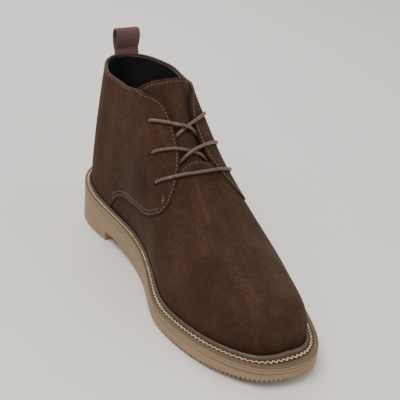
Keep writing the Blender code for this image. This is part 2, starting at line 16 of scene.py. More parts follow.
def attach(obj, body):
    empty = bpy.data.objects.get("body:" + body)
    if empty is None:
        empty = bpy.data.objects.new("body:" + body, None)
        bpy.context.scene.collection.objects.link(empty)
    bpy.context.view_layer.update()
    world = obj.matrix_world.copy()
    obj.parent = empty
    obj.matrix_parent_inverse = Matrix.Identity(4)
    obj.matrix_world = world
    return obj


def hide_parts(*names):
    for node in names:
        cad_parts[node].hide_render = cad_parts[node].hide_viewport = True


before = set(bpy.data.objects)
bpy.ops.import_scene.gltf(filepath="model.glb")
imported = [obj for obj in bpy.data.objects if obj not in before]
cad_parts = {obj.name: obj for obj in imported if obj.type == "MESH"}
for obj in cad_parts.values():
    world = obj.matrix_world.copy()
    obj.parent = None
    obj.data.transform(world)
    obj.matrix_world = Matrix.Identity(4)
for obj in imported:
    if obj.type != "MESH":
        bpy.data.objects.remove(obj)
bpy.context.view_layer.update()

----

**YOUR GOAL**
Return exactly the opening lines of the listing above, ending with the line that has "for node in".

**SOLVED EXERCISE**
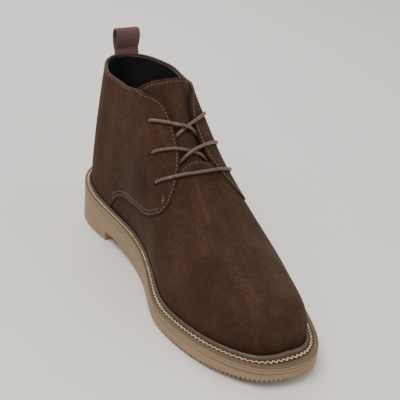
Keep writing the Blender code for this image. This is part 2, starting at line 16 of scene.py. More parts follow.
def attach(obj, body):
    empty = bpy.data.objects.get("body:" + body)
    if empty is None:
        empty = bpy.data.objects.new("body:" + body, None)
        bpy.context.scene.collection.objects.link(empty)
    bpy.context.view_layer.update()
    world = obj.matrix_world.copy()
    obj.parent = empty
    obj.matrix_parent_inverse = Matrix.Identity(4)
    obj.matrix_world = world
    return obj


def hide_parts(*names):
    for node in names:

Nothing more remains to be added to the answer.